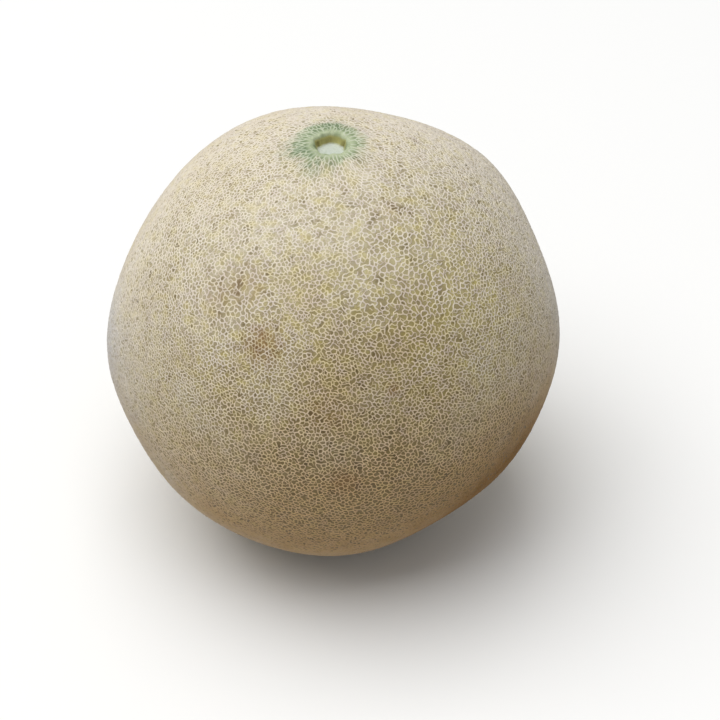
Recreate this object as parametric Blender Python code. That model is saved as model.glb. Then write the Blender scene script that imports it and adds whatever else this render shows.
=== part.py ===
"""A cantaloupe melon, picked and whole: one solid fruit.

It stands on a small flat spot under its blossom end, with the stem end up. +Z is up, the front is -Y, and
the origin is on the flat spot, under the middle of the fruit. Everything is in metres.

The fruit is a round body with the gentle swells and flats that it grew with. A raised corky net covers it:
every cell of the net is a patch of skin a little lower than the ridges round it. The net is drawn larger
than life, with cells about 10 mm across. Where the vine came away there is a round sunken scar at the top,
in a raised collar.
"""

import math
import random

import bmesh
import bpy
from mathutils import Vector, noise

# The body
BODY_WIDTH = 0.1486
BODY_HEIGHT = 0.1470
FLAT_RADIUS = 0.0130
WORN_RADIUS = 0.0260

# Swells (raised) and flats (sunken) of the grown shape:
# compass angle from +X, latitude, height at the middle, and how far it spreads
SWELLS = (
    (34.0, 36.0, 0.0025, 20.0),
    (17.0, 19.0, -0.0014, 14.0),
    (74.0, 51.0, -0.0006, 18.0),
    (116.0, 50.0, 0.0013, 22.0),
    (162.0, 22.0, -0.0020, 25.0),
    (183.0, -6.0, 0.0017, 18.0),
    (196.0, -18.0, -0.0007, 14.0),
    (221.0, -40.0, 0.0009, 22.0),
    (270.0, -52.0, 0.0014, 18.0),
    (312.0, -40.0, -0.0020, 20.0),
    (345.0, -18.0, -0.0007, 14.0),
    (357.0, -4.0, 0.0010, 16.0),
    (70.0, -10.0, -0.0012, 26.0),
    (115.0, -20.0, 0.0014, 24.0),
)

# The raised net: SHAKE is how far a cell may be moved, and SMALLEST_FLOOR is the least that its floor keeps,
# each as a share of the cell
NET_CELLS = 700
NET_RAISE = 0.0012
RAISE_CHANGE = 0.3
RAISE_CHANGES_PER_RADIUS = 3.0
RIDGE_HALF_WIDTH = 0.0015
SMALLEST_FLOOR = 0.35
SHAKE = 0.40

# The scar where the vine came away, as rings from the collar's edge inwards: radius and height over the skin
COLLAR_SIDES = 24
COLLAR_RADIUS = 0.0115
COLLAR_CELLS_RADIUS = 0.0172
SCAR_RINGS = (
    (0.0092, 0.0013),
    (0.0075, 0.0010),
    (0.0062, 0.0001),
    (0.0054, -0.0027),
    (0.0032, -0.0031),
)

RIND_COLOUR = (0.48, 0.42, 0.27)
SCAR_COLOUR = (0.42, 0.52, 0.33)
RIND_ROUGHNESS = 0.65

SEED = 11
GOLDEN_ANGLE = math.pi * (3.0 - math.sqrt(5.0))
WELD = 1e-6


def clear_scene():
    for leftover in list(bpy.data.objects):
        bpy.data.objects.remove(leftover)


def material(name, colour):
    """A plain material with this base colour."""
    made = bpy.data.materials.new(name)
    made.use_nodes = True
    shader = made.node_tree.nodes["Principled BSDF"]
    shader.inputs["Base Color"].default_value = (*colour, 1.0)
    shader.inputs["Roughness"].default_value = RIND_ROUGHNESS
    shader.inputs["Metallic"].default_value = 0.0
    return made


def direction(compass, latitude):
    """The unit vector at a compass angle and a latitude, both in radians."""
    level = math.cos(latitude)
    return Vector((level * math.cos(compass), level * math.sin(compass), math.sin(latitude)))


def body_radius(way):
    """How far the skin is from the middle of the fruit in this direction."""
    across = math.hypot(way.x, way.y) / (BODY_WIDTH / 2)
    upright = way.z / (BODY_HEIGHT / 2)
    radius = 1.0 / math.hypot(across, upright)
    for compass, latitude, height, spread in SWELLS:
        peak = direction(math.radians(compass), math.radians(latitude))
        radius += height * math.exp(-((way.angle(peak) / math.radians(spread)) ** 2))
    return radius


def seed_points():
    """The middles of the net's cells, on a unit sphere: a shaken spiral, and a ring about the stem end."""
    draw = random.Random(SEED)
    ring_angle = COLLAR_CELLS_RADIUS / (BODY_HEIGHT / 2)
    apart = math.sqrt(4.0 * math.pi / NET_CELLS)
    points = [Vector((0.0, 0.0, 1.0))]
    for side in range(COLLAR_SIDES):
        compass = 2.0 * math.pi * side / COLLAR_SIDES
        points.append(direction(compass, math.pi / 2 - ring_angle))
    for number in range(NET_CELLS):
        latitude = math.asin(1.0 - (2.0 * number + 1.0) / NET_CELLS)
        way = direction(number * GOLDEN_ANGLE, latitude)
        shift = Vector([draw.uniform(-1.0, 1.0) for _ in range(3)])
        way = (way + shift * SHAKE * apart).normalized()
        if way.angle(points[0]) > ring_angle + apart / 2:
            points.append(way)
    return points


def fan_round(seed):
    """The triangles round a seed, in order, as their loops at the seed."""
    first = seed.link_loops[0]
    fan = [first]
    while (beside := fan[-1].link_loop_prev.link_loop_radial_next) != first:
        fan.append(beside)
    return fan


def cells_round(points):
    """A sphere of many-sided faces, one round each point: the net's ridges are its edges."""
    hull = bmesh.new()
    for point in points:
        hull.verts.new(point)
    bmesh.ops.convex_hull(hull, input=list(hull.verts))
    bmesh.ops.recalc_face_normals(hull, faces=list(hull.faces))
    sphere = bmesh.new()
    corners = {face: sphere.verts.new(face.calc_center_median().normalized()) for face in hull.faces}
    for seed in hull.verts:
        sphere.faces.new([corners[loop.face] for loop in fan_round(seed)])
    hull.free()
    bmesh.ops.recalc_face_normals(sphere, faces=list(sphere.faces))
    return sphere


def left_of_wear(way):
    """How much of the net is left in this direction: none on the flat spot, all of it past WORN_RADIUS."""
    from_below = way.angle(Vector((0.0, 0.0, -1.0))) * BODY_HEIGHT / 2
    return min(1.0, max(0.0, (from_below - FLAT_RADIUS) / (WORN_RADIUS - FLAT_RADIUS)))


def raise_ridges(sphere, relief):
    """Gives each ridge its height, which changes slowly over the fruit and wears away at the flat spot."""
    for corner in sphere.verts:
        change = RAISE_CHANGE * noise.noise(corner.co * RAISE_CHANGES_PER_RADIUS)
        corner[relief] = NET_RAISE * (1.0 + change) * left_of_wear(corner.co)


def lower_floors(sphere, cells, relief):
    """Draws a smaller outline in each cell, level with the skin, so that its edge slopes up to the ridges."""
    bmesh.ops.inset_individual(sphere, faces=cells, thickness=0.0)
    half_width = RIDGE_HALF_WIDTH / (BODY_WIDTH / 2)
    for cell in cells:
        middle = sum((corner.co for corner in cell.verts), Vector()) / len(cell.verts)
        reach = sum((corner.co - middle).length for corner in cell.verts) / len(cell.verts)
        keep = max(SMALLEST_FLOOR, 1.0 - half_width / reach)
        for corner in cell.verts:
            corner.co = middle.lerp(corner.co, keep).normalized()
            corner[relief] = 0.0


def place_ring(cap, radius, height, relief):
    """Moves the corners of the cap onto one round of the scar."""
    for corner in cap.verts:
        compass = math.atan2(corner.co.y, corner.co.x)
        corner.co = direction(compass, math.pi / 2 - radius / (BODY_HEIGHT / 2))
        corner[relief] = height


def sink_scar(sphere, cap, relief):
    """Shapes the stem end's own cell: a collar, a steep wall and a sunken floor."""
    place_ring(cap, COLLAR_RADIUS, NET_RAISE, relief)
    for radius, height in SCAR_RINGS:
        walls = bmesh.ops.inset_individual(sphere, faces=[cap], thickness=0.0)
        for wall in walls["faces"]:
            wall.material_index = 1
        place_ring(cap, radius, height, relief)
    cap.material_index = 1


def swell_to_size(sphere, relief):
    """Moves every corner out from the middle to the skin's radius and its own relief."""
    for corner in sphere.verts:
        way = corner.co.normalized()
        corner.co = way * (body_radius(way) + corner[relief])


def cut_flat_spot(fruit):
    """Sets the fruit down, cuts its small flat spot at the ground, and closes it."""
    under = body_radius(Vector((0.0, 0.0, -1.0)))
    sink = under - math.sqrt(under**2 - FLAT_RADIUS**2)
    bmesh.ops.translate(fruit, verts=list(fruit.verts), vec=(0.0, 0.0, under - sink))
    everything = list(fruit.verts) + list(fruit.edges) + list(fruit.faces)
    ground = {"plane_co": (0.0, 0.0, 0.0), "plane_no": (0.0, 0.0, 1.0)}
    bmesh.ops.bisect_plane(fruit, geom=everything, dist=WELD, clear_inner=True, **ground)
    rim = [edge for edge in fruit.edges if edge.is_boundary]
    bmesh.ops.contextual_create(fruit, geom=rim)
    bmesh.ops.recalc_face_normals(fruit, faces=list(fruit.faces))


def centre_over_origin(fruit):
    """Puts the middle of the fruit's outline, seen from above, over the origin."""
    across = [corner.co.x for corner in fruit.verts]
    deep = [corner.co.y for corner in fruit.verts]
    shift = Vector((-(min(across) + max(across)) / 2, -(min(deep) + max(deep)) / 2, 0.0))
    bmesh.ops.translate(fruit, verts=list(fruit.verts), vec=shift)


def build_melon():
    melon = cells_round(seed_points())
    relief = melon.verts.layers.float.new("relief")
    cells = list(melon.faces)
    cap = max(cells, key=lambda cell: cell.calc_center_median().z)
    cells.remove(cap)
    raise_ridges(melon, relief)
    lower_floors(melon, cells, relief)
    sink_scar(melon, cap, relief)
    swell_to_size(melon, relief)
    cut_flat_spot(melon)
    centre_over_origin(melon)
    mesh = bpy.data.meshes.new("melon")
    melon.to_mesh(mesh)
    melon.free()
    mesh.materials.append(material("netted_rind", RIND_COLOUR))
    mesh.materials.append(material("stem_scar", SCAR_COLOUR))
    mesh.shade_smooth()
    return bpy.data.objects.new("melon", mesh)


def main():
    clear_scene()
    parts = bpy.data.collections.new("cantaloupe_melon")
    bpy.context.scene.collection.children.link(parts)
    parts.objects.link(build_melon())


if __name__ == "__main__":
    main()
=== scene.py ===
"""A cantaloupe melon on a pale studio floor.

The file is laid out as an add-on for Blender 4.5. One operator makes the rind's skin with the stem scar sunk
in it, one makes the raised corky net that covers the skin, and one makes the floor, the light and the camera.
Everything is in metres, +Z is up, and the melon stands on the ground plane with its front towards -Y.
"""

import math
from functools import cache
from typing import NamedTuple

import bpy
import numpy as np
from mathutils import Matrix, Vector, geometry, kdtree, noise


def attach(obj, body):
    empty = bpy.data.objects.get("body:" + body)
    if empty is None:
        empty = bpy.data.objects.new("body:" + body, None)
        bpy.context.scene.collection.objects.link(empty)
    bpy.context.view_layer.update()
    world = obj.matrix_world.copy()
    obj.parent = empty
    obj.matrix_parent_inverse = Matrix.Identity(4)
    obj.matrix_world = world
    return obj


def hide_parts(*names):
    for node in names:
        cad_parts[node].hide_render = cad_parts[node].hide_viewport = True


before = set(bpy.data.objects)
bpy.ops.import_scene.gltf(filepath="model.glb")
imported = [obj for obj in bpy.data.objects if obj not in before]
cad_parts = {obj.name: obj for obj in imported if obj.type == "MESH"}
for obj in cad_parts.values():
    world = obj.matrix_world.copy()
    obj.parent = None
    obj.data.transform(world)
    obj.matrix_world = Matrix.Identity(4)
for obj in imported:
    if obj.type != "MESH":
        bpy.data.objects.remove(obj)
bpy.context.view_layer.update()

bl_info = {
    "name": "Cantaloupe Melon",
    "version": (1, 0, 0),
    "blender": (4, 5, 0),
    "location": "3D View > Sidebar > Melon",
    "description": "Makes a netted cantaloupe melon with a sunken stem scar, and a pale studio round it",
    "category": "Add Mesh",
}

MM = 0.001
BODY = "root"
SOLID = "melon"


class Patch(NamedTuple):
    """A part of the fruit: the compass angle from +X and the latitude of its middle, how many degrees it
    spreads, and how strong it is there."""

    compass: float
    latitude: float
    spread: float
    strength: float


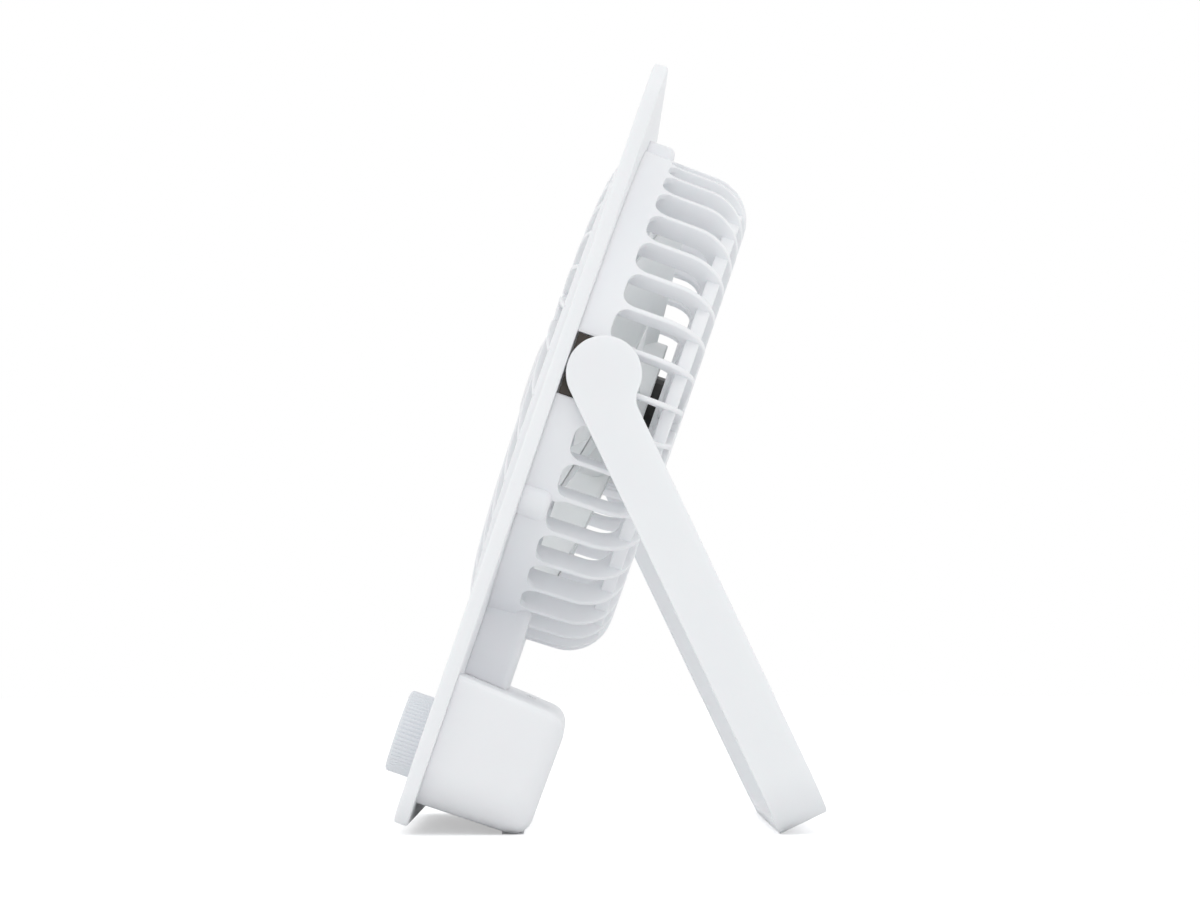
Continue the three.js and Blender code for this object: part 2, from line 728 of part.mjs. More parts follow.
function impeller() {
  const outer = impellerHubRadius;
  const inner = outer - impellerHubWall;
  const crown = impellerHubFront + impellerHubWall;
  const sleeveRear = motorFront - 1.4;
  const hub = turned([
    [0, impellerHubFront], [0.72 * outer, impellerHubFront], [0.93 * outer, impellerHubFront + 2],
    [outer, impellerHubFront + 6], [outer, impellerHubRear], [inner, impellerHubRear],
    [inner, impellerHubFront + 7], [0.86 * outer, crown + 1.6], [0.7 * outer, crown],
    [sleeveRadius, crown], [sleeveRadius, sleeveRear], [0, sleeveRear]], 40);
  const blades = [];
  for (let i = 0; i < bladeCount; i += 1) {
    blades.push(turnedBy(blade(), 360 * i / bladeCount + bladeBearing));
  }
  const hollow = rodAlongDepth(0, 0, inner, crown + 2, impellerHubRear + 1, 40)
    .subtract(rodAlongDepth(0, 0, sleeveRadius, impellerHubFront, impellerHubRear + 2, 40));
  const bore = rodAlongDepth(0, 0, shaftBore, 0, impellerHubRear, 14);
  return cut(join([hub, ...blades.map((piece) => piece.subtract(hollow))]), [bore]);
}

place('impeller', impeller(), whiteBlade);

function impellerNut() {
  const rear = impellerHubFront - seatGap;
  const body = turned([
    [0, rear - nutLength], [0.5 * nutRadius, rear - nutLength + 0.3],
    [0.85 * nutRadius, rear - nutLength + 1.4], [nutRadius, rear - nutLength + 3],
    [nutRadius, rear], [0, rear]], 20);
  return body.subtract(rodAlongDepth(0, 0, shaftBore, shaftFront - seatGap, rear + 1, 14));
}

place('impeller_nut', impellerNut(), whiteBlade);

// ---- Battery box -------------------------------------------------------------------------

// The box's outer form, drawn in by an inset for the room inside it.
function boxForm(inset, front) {
  const half = boxHalfWidth - inset;
  const top = boxTop - inset;
  const bottom = boxBottom + inset;
  const rear = boxRear - inset;
  const round = (radius) => Math.max(radius - inset, 0.8);
  const face = alongDepth(roundedOutline([
    [-half, bottom, round(boxLowerCorner)], [half, bottom, round(boxLowerCorner)],
    [half, top, round(boxUpperCorner)], [-half, top, round(boxUpperCorner)]], 5), front, rear + 5);
  const side = alongWidth(roundedOutline([
    [front, bottom, 0], [rear - boxRearLean, bottom + boxBottomRise, round(boxRearCorner)],
    [rear, top - boxTopFall, round(boxRearCorner)], [front, top, 0]], 6), -half - 5, half + 5);
  const plan = alongHeight(roundedOutline([
    [-half, front, 0], [half, front, 0], [half, rear, round(boxPlanCorner)],
    [-half, rear, round(boxPlanCorner)]], 5), bottom - 5, top + 5);
  return face.intersect(side).intersect(plan);
}

// The lowest point of the box when it is tilted back, which is on the rounding of its lower rear edge.
const footCentre = arcCentre(
  [boxFront, boxBottom], [boxRear - boxRearLean, boxBottom + boxBottomRise, boxRearCorner],
  [boxRear, boxTop - boxTopFall]).centre.toArray();
const footDown = [Math.sin(tilt), -Math.cos(tilt)];

// A bar across the box's lower rear edge, level when the fan is tilted back; its faces are at
// the heights h0 and h1 above the box's lowest line.
function levelBar(x, halfLength, halfWidth, h0, h1) {
  const point = (across, height) => {
    const down = boxRearCorner - height;
    return [
      footCentre[0] + footDown[0] * down - footDown[1] * across,
      footCentre[1] + footDown[1] * down + footDown[0] * across];
  };
  const outline = [point(-halfWidth, h0), point(halfWidth, h0), point(halfWidth, h1), point(-halfWidth, h1)];
  return alongWidth(outline, x - halfLength, x + halfLength);
}

const footTop = footThickness - footProud;

function batteryBox() {
  const shell = boxForm(0, boxFront).subtract(boxForm(boxWall, boxFront - 20));
  const posts = boxScrewPlaces().map(([x, z]) =>
    rodAlongDepth(x, z, boxPostRadius, boxFront, boxRear - 0.6, 16).intersect(boxForm(0.5, boxFront)));
  const holes = boxScrewPlaces().flatMap(([x, z]) => [
    rodAlongDepth(x, z, clearHole, boxFront - 1, boxScrewSeat + 1, 12),
    rodAlongDepth(x, z, screwHeadRadius + seatGap, boxScrewSeat, boxRear + 2, 14)]);
  const footPockets = [-footX, footX].map((x) =>
    levelBar(x, footLength / 2 + seatGap, footWidth / 2 + seatGap, -2, footTop + seatGap));
  const socketHole = block(
    socketX - socketWidth / 2 - seatGap, socketX + socketWidth / 2 + seatGap,
    socketDepth - socketHeight / 2 - seatGap, socketDepth + socketHeight / 2 + seatGap,
    boxTop - boxTopFall - boxWall - 3, boxTop + 3);
  return cut(join([shell, ...posts]), [...holes, ...footPockets, socketHole]);
}

place('battery_box', batteryBox(), whiteShell);

['right', 'left'].forEach((name, i) => {
  const x = i === 0 ? footX : -footX;
  place(`foot_${name}`, levelBar(x, footLength / 2, footWidth / 2, -footProud, footTop), rubber);
});

// ---- Cells, tray and boards --------------------------------------------------------------

function cellTray() {
  const rear = trayFront + trayWallDepth;
  const ends = [-trayInnerEnd - trayThickness, -trayThickness / 2, trayInnerEnd].map((x) =>
    block(x, x + trayThickness, trayFront, rear, trayBottom, trayTop));
  const back = block(-trayOuterEnd, trayOuterEnd, trayFront, trayFront + trayThickness, trayBottom, trayTop);
  return join([back, ...ends]);
}

place('cell_tray', cellTray(), darkPlastic);

[['right', 1], ['left', -1]].forEach(([name, side]) => {
  const near = trayThickness / 2 + seatGap;
  const ends = [side * near, side * (near + cellLength)].sort((a, b) => a - b);
  place(`battery_cell_${name}`, rodAlongWidth(cellAxisDepth, cellAxis, cellRadius, ...ends), cellSleeve);
});

function controlBoard() {
  const boardRear = boardFront + boardThickness;
  const sheet = block(-boardHalfWidth, boardHalfWidth, boardFront, boardRear, boardBottom, boardTop);
  const holes = [-boardPostX, boardPostX].map((x) =>
    rodAlongDepth(x, boardPostZ, smallHole, boardFront - 1, boardRear + 1, 10));
  return cut(sheet, holes);
}

place('control_board', controlBoard(), board);

function socketTop() {
  const share = (socketDepth - boxFront) / (boxRear - boxFront);
  return boxTop - boxTopFall * share - 0.3;
}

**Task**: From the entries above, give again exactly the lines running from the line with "obj.parent = None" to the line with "strength: float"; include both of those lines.

**Task solution**:
    obj.parent = None
    obj.data.transform(world)
    obj.matrix_world = Matrix.Identity(4)
for obj in imported:
    if obj.type != "MESH":
        bpy.data.objects.remove(obj)
bpy.context.view_layer.update()

bl_info = {
    "name": "Cantaloupe Melon",
    "version": (1, 0, 0),
    "blender": (4, 5, 0),
    "location": "3D View > Sidebar > Melon",
    "description": "Makes a netted cantaloupe melon with a sunken stem scar, and a pale studio round it",
    "category": "Add Mesh",
}

MM = 0.001
BODY = "root"
SOLID = "melon"


class Patch(NamedTuple):
    """A part of the fruit: the compass angle from +X and the latitude of its middle, how many degrees it
    spreads, and how strong it is there."""

    compass: float
    latitude: float
    spread: float
    strength: float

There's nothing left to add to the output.